As for your theory that macros make code harder to understand, you don't have any proof. In fact, you have negative proof, as there's plenty of logic, good programming practice, and individual cases indicating that careful use of macros can make code easier to understand.



> But that was just an example: there are things python will never have that you can add to lisp yourself.

I don't want to. I want a language that has sensible norms.

> As for your theory that macros make code harder to understand, you don't have any proof. In fact, you have negative proof,

Do I?

> as there's plenty of logic,

What logic? Show me. I simply don't believe you, as it's not provable.

> good programming practice

Still not proof. I believe the opposite, that it's not good programming practice to use macros.

> and individual cases indicating that careful use of macros can make code easier to understand.

So anecdotal evidence, not proof.

You have no more proof than I have. My personal experience is that in most mainstream languages, the most common arguments are over invention of frameworks/libs vs using existing ones, and those devs certainly would not be happy having macros thrown in the mix.


Lisp has sensible norms: Unlike you, however, we acknowledge that what may be a sensible norm for one situation isn't for another.

As for it not being good programming practice to use macros, it isn't good practice to use them excessively. However, they can be used to make your code much clearer. Here's the reasoning (no, it's not proof, you're right on that front, but it's better than what you've got, which is just your opinion, AFAICT):

The larger a codebase grows, the more likely it becomes to contain bugs. The most common way to decrease the size of the codebase is to abstract away common idioms, only express them in one place, and reference that from other parts of your program. This is what functions and objects do. However, some idioms are incapable of being expressed as functions or objects. These idioms must be repeated over and over again, and often result in insidious bugs when somebody gets them subtly wrong. Macros allow you to capture those idioms and express them once, eliminating bugs. They also make the code easier to understand, by abstracting away complex logic.

So, if you really think macros are bad, than what's wrong with that line of thinking?


> Lisp has sensible norms

Again, in your opinion. And sorry to start blunt because I'm trying to round this out as we're getting nowhere :)

To me, writing my code like it's an AST, amid a ton of parens is not sensible. I've happily not done so in many other languages for over a decade, and I'm very happy with that state of affairs (or at least I'm relatively happy with the modern incarnations of C-style langs, e.g. Rust, Crystal, ES6, and I would be very unhappy if I had to chuck that in tomorrow and write lisp).

Generally agree with your train of thought on abstractions, and see how you arrive at macros.
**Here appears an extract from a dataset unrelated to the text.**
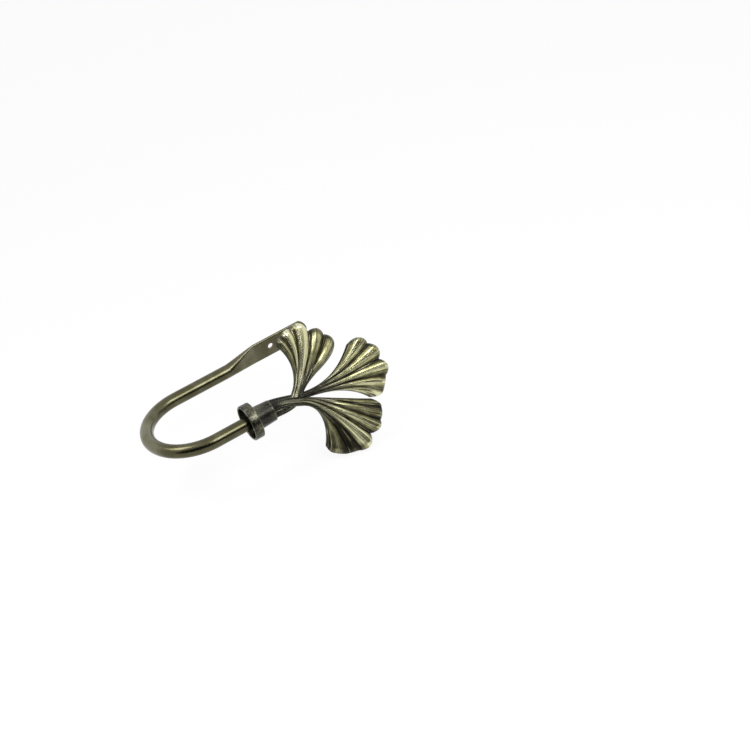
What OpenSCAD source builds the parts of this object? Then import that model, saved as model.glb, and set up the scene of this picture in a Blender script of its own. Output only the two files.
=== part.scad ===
// Curtain holdback: a bent tube arm with a flattened, drilled fixing end,
// and a cast spray of three ginkgo leaves screwed on its free end.
// It lies as it is fixed: the wall is the plane y = 0, the room is at -Y and +Z is up.
// The origin is on the wall face, half way between the two screw holes.

/* [Arm] */
// Outer diameter of the tube
tube_d = 10; // [9:0.5:12]
// Wall thickness of the tube
tube_wall = 1; // [0.8:0.1:1.5]
// Radius of the bend, on the middle of the tube
bend_r = 36; // [28:1:45]
// From the middle of the two holes to the start of the bend
rear_run = 96; // [85:1:130]
// From the end of the bend to the end of the tube, inside the neck
front_run = 37; // [36:1:60]

/* [Fixing end] */
// Width of the flattened end
strip_w = 15.2; // [13:0.2:17]
// Thickness of the flattened end
strip_t = 2.2; // [1.6:0.1:3]
// Distance between the two screw holes
hole_gap = 24; // [20:1:32]
// Diameter of the screw holes
hole_d = 4.5; // [3.5:0.1:5.5]
// From the outer hole to the end of the flattened strip
hole_margin = 7.5; // [6.5:0.5:12]
// From the inner hole to the foot of the pressed slope
press_margin = 13; // [10:1:20]
// Length of the slope from round tube to flat strip
press_run = 26; // [18:1:30]

/* [Cup and neck] */
// Outer diameter of the cup
cup_d = 26.8; // [24:0.2:32]
// Width of the cup along the tube
cup_w = 7.2; // [6:0.2:10]
// Thickness of the wall of the cup
cup_wall = 1.5; // [1.2:0.1:2.5]
// Thickness of the floor of the cup
cup_floor = 1.8; // [1.5:0.1:2.5]
// Rounding of the edges of the cup
cup_round = 1; // [0.6:0.1:1.4]
// Diameter of the neck where it leaves the cup
neck_d = 17.2; // [15.5:0.1:19]
// Diameter of the neck at its end
neck_end_d = 15.6; // [14:0.1:17]
// Length of the neck behind the cup
neck_len = 13.9; // [12:0.1:20]
// Rounding of the end of the neck
neck_round = 0.8; // [0.4:0.1:1.2]
// Hollow rounding at the root of the neck
neck_fillet = 1; // [0.5:0.1:1.5]
// Clearance between the tube and the socket, on the radius
socket_gap = 0.1; // [0.05:0.05:0.3]
// Length of the tube in the socket, from the floor of the cup
socket_len = 7.2; // [6:0.2:10]

/* [Fixing of the spray] */
// Diameter of the stud
stud_d = 5; // [4:0.5:6]
// Length of the stud in the casting
stud_hold = 5; // [4:0.5:6]
// Length of the plug in the end of the tube
plug_len = 12; // [8:0.5:16]
// Clearance round the plug and the stud, on the radius
plug_gap = 0.05; // [0.02:0.01:0.1]

/* [Spray] */
// Turn of the spray on the arm, in degrees: the top leaf leans to the wall
spray_turn = 30; // [-60:1:60]
// From the end of the neck to where the stems cross
stem_run = 22; // [20:1:28]
// Diameter of a stem
stem_d = 6.8; // [6:0.2:7.4]
// Reach of the upper leaf from its knot
upper_reach = 48; // [42:1:54]
// Reach of the middle leaf from its knot
middle_reach = 65; // [58:1:72]
// Reach of the lower leaf from its knot
lower_reach = 58; // [52:1:64]
// Thickness of a leaf
leaf_t = 2; // [1.6:0.1:2.6]
// Radius of the edge that rolls back round a leaf
rim_r = 3.4; // [3:0.1:4]
// Lean of each leaf about its own middle ray, in degrees
leaf_lean = 13; // [0:1:18]

/* [Hidden] */
$fn = 96;
overrun = tube_wall;

// Arm: places along X from the middle of the two holes
tube_r = tube_d/2;
bore_r = tube_r - tube_wall;
bend_x = -rear_run;
tube_end_x = bend_x + front_run;
front_y = -tube_r - 2*bend_r;
strip_end_x = hole_gap/2 + hole_margin;
strip_x = -hole_gap/2 - press_margin;
press_x = strip_x - press_run;
strip_end_share = 0.52;
end_r = strip_w*strip_end_share;
end_x = strip_end_x - end_r;

// Pressed slope: rings of the loft from round tube to flat strip
press_rings = 12;
press_ease_share = 0.3;
press_points = 36;
press_inset = tube_wall/20;
slit_share = 0.8;

// Casting: places along X
floor_x = tube_end_x - socket_len;
cup_back_x = floor_x + cup_floor;
cup_x = cup_back_x - cup_w;
neck_x = cup_back_x + neck_len;
cup_r = cup_d/2;
neck_r = neck_d/2;
neck_end_r = neck_end_d/2;
socket_r = tube_r + socket_gap;
stud_hole_r = stud_d/2 + plug_gap;
stud_hole_x = tube_end_x + stud_hold;
nose_len = neck_x - stud_hole_x;
stem_r = stem_d/2;

// Leaves: how finely they are built, and the shares that shape them
ridge_steps = 5;
stem_rings = 6;
fan_rings = 9;
rim_rings = 3;
ridge_share = 0.28;
dome_share = 0.04;
fan_share = 0.55;
rim_ridge_share = 0.5;
corner_share = 0.07;
corner_run_share = 0.08;
root_sink_share = 0.85;
root_step_share = 0.08;
root_pull_share = 0.4;
knot_pull_share = 0.35;
edge_turn = 4;

// Each leaf, in the plane of the spray. The knot is in shares of stem_run, the root is a share of
// the radius of the end of the neck, and the thickness of the stem at both ends and the depth at
// the root, the knot and the rim are shares of stem_d. Angles are those of the left and right
// edges, the heading of the stem at the knot and the spread of the rays there. Tip angles are the
// headings of the rays at the rim, on the left, in the middle and on the right, and pulls say how
// far a ray keeps to its first and last heading, as shares of the reach. Ridges have widths as
// shares of the fan, heights as shares of that of a plain ridge, and crowns and valleys as shares
// of the reach.
upper_knot_shares = [0.955, 0.035];
upper_root_share = -0.4;
upper_stem_shares = [1.05, 1.2];
upper_depth_shares = [0, -0.12, 0];
upper_lean_share = 1.35;
upper_angles = [89, 20.5, 47, -2];
upper_tip_angles = [118, 74, 42];
upper_pull_shares = [0.3, 0.3];
upper_width_shares = [0.15, 0.14, 0.26, 0.22, 0.23];
upper_height_shares = [1, 1, 1.1, 1, 1];
upper_crown_shares = [0.87, 0.97, 1.065, 1.06, 1.05];
upper_valley_shares = [0.82, 0.9, 0.98, 0.96, 1.02, 0.96];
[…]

But my take is that it's simply not a good idea to go as far as macros, especially when the syntax sacrifice is so great. If the language is truly missing something, take it up with the language authors.

(I've never encountered a situation in > 6 years of writing Python where I encountered something I could not do and needed macros for).

Again, my basic opinion is I see it as a trade-off, and one that I don't agree with. I think many others feel the same way if they get as far as understanding the purported benefits of homoiconicity. But most aren't willing to argue it on Hacker News and get downvoted to high hell (which is why I used a throwaway).

(I should note meanwhile in another thread someone wrote off the entire JS community as 'full of self-righteous assholes' [0] and got upvoted to top post).

Thanks for the discussion, it was an interesting experiment in arguing these thoughts I've had for a long time, as an 'abandoned' Clojure-curious dev. I'm a bit sad I didn't get any new answers, but appreciate the insight all the same.

[0] https://news.ycombinator.com/item?id=12482176


Ugh. I am always annoyed by people who hate on JS.

As for syntactic "sacrifices", they're necessary for the most complex macros, not so much for the simple ones: rust has macros, too!